Mais voilà, il est allé trop loin, emporté par le besoin quasi maladif de se distinguer à tort et à travers de tout ce qui s'était fait avant lui et de multiplier les «coups» médiatiques au lieu de s'en tenir à ses priorités. Les Français attendaient l'assainissement des finances publiques, la reprise économique et la hausse du pouvoir d'achat. À la place, ils l'ont vu pendant des mois s'agiter dans toutes les directions, à tel point que l'on a réclamé «une journée sans Sarkozy», comme on dit «une journée sans auto»!
Premier épisode, dans une série d'initiatives gratuites, improvisées et incohérentes: Sarkozy avait inauguré son règne en proposant aux élèves le modèle d'un soi-disant héros de la Résistance, Guy Môquet un garçon qui, loin de militer contre les nazis, avait été arrêté pour avoir distribué des tracts communistes à l'époque où l'URSS était alliée à l'Allemagne hitlérienne!

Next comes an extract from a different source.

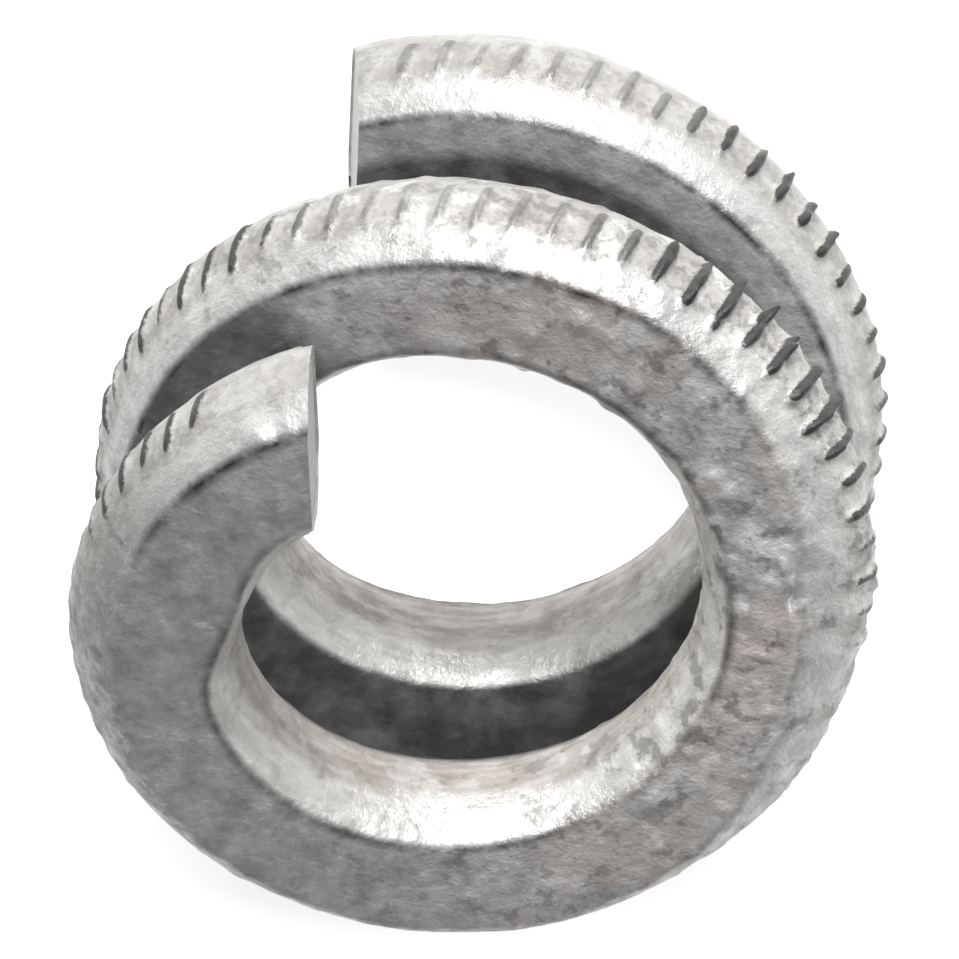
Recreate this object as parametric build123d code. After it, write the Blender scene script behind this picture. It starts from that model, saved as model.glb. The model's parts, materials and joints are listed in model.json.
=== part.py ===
from build123d import *
from math import acos, cos, degrees, radians, sin, sqrt
import os

# Double-coil spring lock washer. Lengths are in millimetres, angles in degrees.
# The coil is worked out with its axis along Z, and is then turned to the way it rests on a floor.

# Driving dimensions
bore_diameter = 25.0  # across the flat that the mandrel leaves inside
outside_diameter = 44.4  # across the crown of the outer wall
leaf_height = 8.4  # height of the flattened bar, along the coil's axis
outer_crown = 1.9  # how far the outer wall bulges past its edges
inner_crown = 1.8  # how far the inner wall bulges past its edges
mandrel_flat = 0.25  # depth that the mandrel presses into the inner crown
mandrel_seam = 83.0  # where the mandrel's seam line runs, a third of a turn from the ends
edge_round = 0.5  # rounding along the bar's edges
pitch = 14.8  # rise in one turn, left-handed
turns = 2

# Sheared ends: how far each cut is from the coil's axis, its turn about it and its lean
lower_cut_offset = 10.1
lower_cut_turn = 3.7
lower_cut_lean = 7.4
upper_cut_offset = 9.7
upper_cut_turn = 7.5
upper_cut_lean = 2.5

# Teeth of the feed roller, pressed straight across the outer wall's crown
mark_depth = 0.22
mark_radius = 0.35  # of a tooth's tip
mark_slant = 14.0  # from the coil's axis
mark_tilt = 5.0  # they sit a little above the crown's middle
mark_spacing = 5.5  # angle from one tooth to the next
smooth_end = 20.0  # angle left smooth at each end

# Sizes that follow from them
bore_radius = bore_diameter / 2
crown_radius = outside_diameter / 2
inner_edge = bore_radius + inner_crown
outer_edge = crown_radius - outer_crown
inner_peak = bore_radius - mandrel_flat
centre_radius = (inner_edge + outer_edge) / 2
wall_curve = (leaf_height**2 / 4 + outer_crown**2) / (2 * outer_crown)  # radius of the outer wall

# The bar is coiled a little too far at both ends, and sheared back to the cuts.
lower_start = -22.0  # angle at which the coil starts, below
upper_spare = 56.0  # how far past whole turns it runs, above
swept_angle = 360 * turns + upper_spare
coil_rise = pitch * swept_angle / 360
waste_length = 14.0  # of the block that each shear takes away


def bar_section():
    """Flattened round bar: flat above and below, with both walls crowned."""
    low, high = -leaf_height / 2, leaf_height / 2
    with BuildSketch(Plane.XZ) as section:
        with BuildLine():
            Line((inner_edge, low), (outer_edge, low))
            ThreePointArc((outer_edge, low), (crown_radius, 0), (outer_edge, high))
            Line((outer_edge, high), (inner_edge, high))
            ThreePointArc((inner_edge, high), (inner_peak, 0), (inner_edge, low))
        make_face()
        fillet(section.vertices(), edge_round)
    return section.sketch


def coiled_bar():
    """The bar wound left-handed from its lower end, with spare length at both ends."""
    path = Helix(pitch=pitch, height=coil_rise, radius=centre_radius, lefthand=True)
    bar = sweep(bar_section(), path=path, is_frenet=True)
    return Rot(0, 0, lower_start) * bar


def along_coil(swept):
    """The radial plane through the bar's middle, this far round the coil from its lower start."""
    return Rot(0, 0, lower_start - swept) * Pos(0, 0, pitch * swept / 360)


def mandrel():
    """Round bar that the coil is wound on. It sizes the bore."""
    length = coil_rise + 2 * leaf_height
    return Pos(0, 0, coil_rise / 2) * Rot(0, 0, mandrel_seam) * Cylinder(bore_radius, length)


def swept_to_cut(offset):
    """How far round the coil, in its first turn, the bar's middle meets a cut at this offset."""
    return lower_start + degrees(acos(offset / centre_radius))


def shear_blade(offset, turn, lean, whole_turns, side):
    """The waste past one end: a block with one face on the cut, and its bulk on the given side."""
    swept = swept_to_cut(offset) + 360 * whole_turns
    height = pitch * swept / 360
    depth = -sqrt(centre_radius**2 - offset**2)
    waste = Box(waste_length, crown_radius, pitch, align=(side, Align.CENTER, Align.CENTER))
    return Pos(offset, depth, height) * Rot(0, -lean, turn) * waste


def roller_marks():
    """One round-tipped tooth for each mark, laid across the crown of the outer wall."""
    lie = Pos(wall_curve + mark_radius - mark_depth, 0, 0) * Rot(mark_slant, 0, 0)
    tooth = lie * Cylinder(mark_radius, leaf_height)
    tooth = Pos(crown_radius - wall_curve, 0, 0) * Rot(0, -mark_tilt, 0) * tooth
    first = swept_to_cut(lower_cut_offset) + smooth_end
    last = swept_to_cut(upper_cut_offset) + 360 * turns - smooth_end
    count = int((last - first) / mark_spacing)
    return [along_coil(first + i * mark_spacing) * tooth for i in range(count + 1)]


def washer():
    """The marked bar with its bore sized and its ends sheared, upright on its axis."""
    solid = coiled_bar() - roller_marks()
    solid -= mandrel()
    solid -= shear_blade(lower_cut_offset, lower_cut_turn, lower_cut_lean, 0, Align.MIN)
    solid -= shear_blade(upper_cut_offset, upper_cut_turn, upper_cut_lean, turns, Align.MAX)
    return solid


def resting_tilt(solid):
    """Tilts about X and Y with which the solid stands steadily on its lower end.

    A body rests where its centre of mass is lowest, so the tilt is stepped downhill.
    """
    steps_along_edge = 240
    points = []
    for edge in solid.edges():
        points += [edge @ (i / steps_along_edge) for i in range(steps_along_edge + 1)]
    centre = solid.center(CenterOf.MASS)
    arms = [centre - point for point in points if point.Z < centre.Z]

    def height(tilt):
        up = Vector(0, 0, 1).rotate(Axis.X, tilt[0]).rotate(Axis.Y, tilt[1])
        return max(arm.dot(up) for arm in arms)

    headings = [radians(angle) for angle in range(0, 360, 20)]
    tilt, step = (0.0, 0.0), 8.0
    lowest = height(tilt)
    while step > 0.02:
        tries = [(tilt[0] + step * cos(a), tilt[1] + step * sin(a)) for a in headings]
        best = min(tries, key=height)
        if height(best) < lowest:
            tilt, lowest = best, height(best)
        else:
            step /= 2
    return tilt


def resting_place(solid):
    """The turn that lays the solid down as it rests, and the shift onto the origin."""
    tilt_x, tilt_y = resting_tilt(solid)
    turn = Rot(-tilt_x, 0, 0) * Rot(0, -tilt_y, 0)
    box = (turn * solid).bounding_box()
    return Pos(-box.center().X, -box.center().Y, -box.min.Z) * turn


upright = washer()
place = resting_place(upright)
spring_lock_washer = place * upright

os.makedirs("parts", exist_ok=True)
export_step(spring_lock_washer, "parts/spring_lock_washer.step")
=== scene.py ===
import json
from math import acos, asin, atan2, cos, degrees, hypot, pi, radians, sin, sqrt, tan

import bmesh
import bpy
from mathutils import Matrix, Vector, noise


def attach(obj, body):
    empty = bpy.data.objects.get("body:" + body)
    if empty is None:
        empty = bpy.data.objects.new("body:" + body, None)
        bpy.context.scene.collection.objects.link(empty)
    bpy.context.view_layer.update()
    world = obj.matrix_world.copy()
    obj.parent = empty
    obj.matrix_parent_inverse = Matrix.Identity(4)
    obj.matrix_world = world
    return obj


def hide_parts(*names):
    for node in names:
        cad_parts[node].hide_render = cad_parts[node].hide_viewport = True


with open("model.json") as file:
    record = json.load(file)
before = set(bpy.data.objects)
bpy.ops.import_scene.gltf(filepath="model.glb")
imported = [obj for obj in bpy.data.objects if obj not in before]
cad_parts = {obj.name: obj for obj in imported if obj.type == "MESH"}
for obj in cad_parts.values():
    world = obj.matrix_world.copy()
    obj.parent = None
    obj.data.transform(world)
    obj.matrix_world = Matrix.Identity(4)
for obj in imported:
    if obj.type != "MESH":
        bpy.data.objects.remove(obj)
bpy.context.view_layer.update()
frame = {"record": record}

# Lengths are in metres. The coil is made upright, with its axis along Z and the middle of its
# bore at the origin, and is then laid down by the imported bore's own place and lean.
MM = 0.001

# The flattened bar
leaf_height = 8.4 * MM  # along the coil's axis
crown_radius = 22.2 * MM  # outermost line of the outer wall
outer_crown = 1.9 * MM  # bulge of the outer wall past its edges
inner_crown = 1.8 * MM  # bulge of the inner wall past its edges

# The coil, left-handed. Swept angles are in degrees, counted up the coil from bar_start.
pitch = 14.8 * MM
turns = 2
bar_start = -22.0  # azimuth
start_depth = 15.572 * MM  # of the bar's middle there, below the middle of the bore

# Sheared ends: distance of each cut from the axis, its turn about the axis and its lean
lower_cut = (10.1 * MM, radians(3.7), radians(7.4))
upper_cut = (9.7 * MM, radians(7.5), radians(2.5))
sheared_edge = 0.14 * MM  # chamfer round the cuts
burr = 0.09 * MM  # turned up along the edge of the upper cut

# Roller marks across the outer crown. The first and the last leave the sheared ends smooth.
mark_spacing = 5.5
first_mark = 48.08
last_mark = 741.08
mark_slant = tan(radians(14))  # each leans back toward the lower end
mark_middle = 0.45 * MM  # above the crown
mark_reach = 1.7 * MM  # half its length
mark_half_width = 0.38 * MM
mark_depth = 0.3 * MM
mark_lip = 0.3  # raised beside each mark, as a share of its depth
torn_middle = 466  # where the marks are torn open

# Where the upper edges are worn round: middle and half of the stretch, as swept angles, and how
# far in the edge has moved
worn_outer_edge = [(512, 66, 2.2 * MM), (690, 70, 0.9 * MM)]
worn_inner_edge = [(709, 30, 1.2 * MM)]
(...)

Dernier lapin sorti du sac, tous les enfants de l'avant-dernière année du primaire devraient «s'identifier» à l'un des enfants juifs victimes de la Shoah. La contestation la plus vive est venue de personnalités juives. Pour Simone Veil, il est «insoutenable» de culpabiliser des enfants de 10 ans. Pour Claude Lanzmann, l'auteur du film Shoah, c'est de «l'activisme mémoriel». La directrice du musée Vad Yashem, à Jérusalem (musée qui témoigne de l'horreur de l'Holocauste), a enfoncé le dernier clou en précisant que l'entrée du musée est interdite aux enfants.
Sarkozy, qui avait eu l'idée brillante d'intégrer des gens de gauche à son gouvernement, a perdu une partie de ses appuis dans les milieux progressistes en remettant inopinément en question la laïcité, et en imposant une loi qui autorise la détention à perpétuité des criminels «dangereux». Pire, il essaie de contourner un jugement du Conseil constitutionnel (l'équivalent de notre Cour suprême) qui a condamné le caractère rétroactif de la loi.
Passablement discrédité à gauche, il perd des appuis à droite avec ses aventures sentimentales, trop voyantes. Même ses partisans l'appellent «le président bling bling» à cause de ses goûts tapageurs pour le luxe et le clinquant.
Sarkozy a tous les talents, une intelligence et un dynamisme hors du commun. Il incarnait au départ toutes les promesses de réussite. Il ne lui manque qu'une chose: la dignité, le sens de la mesure, la capacité de se concentrer sur les objectifs fondamentaux. Autrement, il s'en va vers l'échec, car en France, la moindre réforme exige des appuis massifs dans l'opinion publique.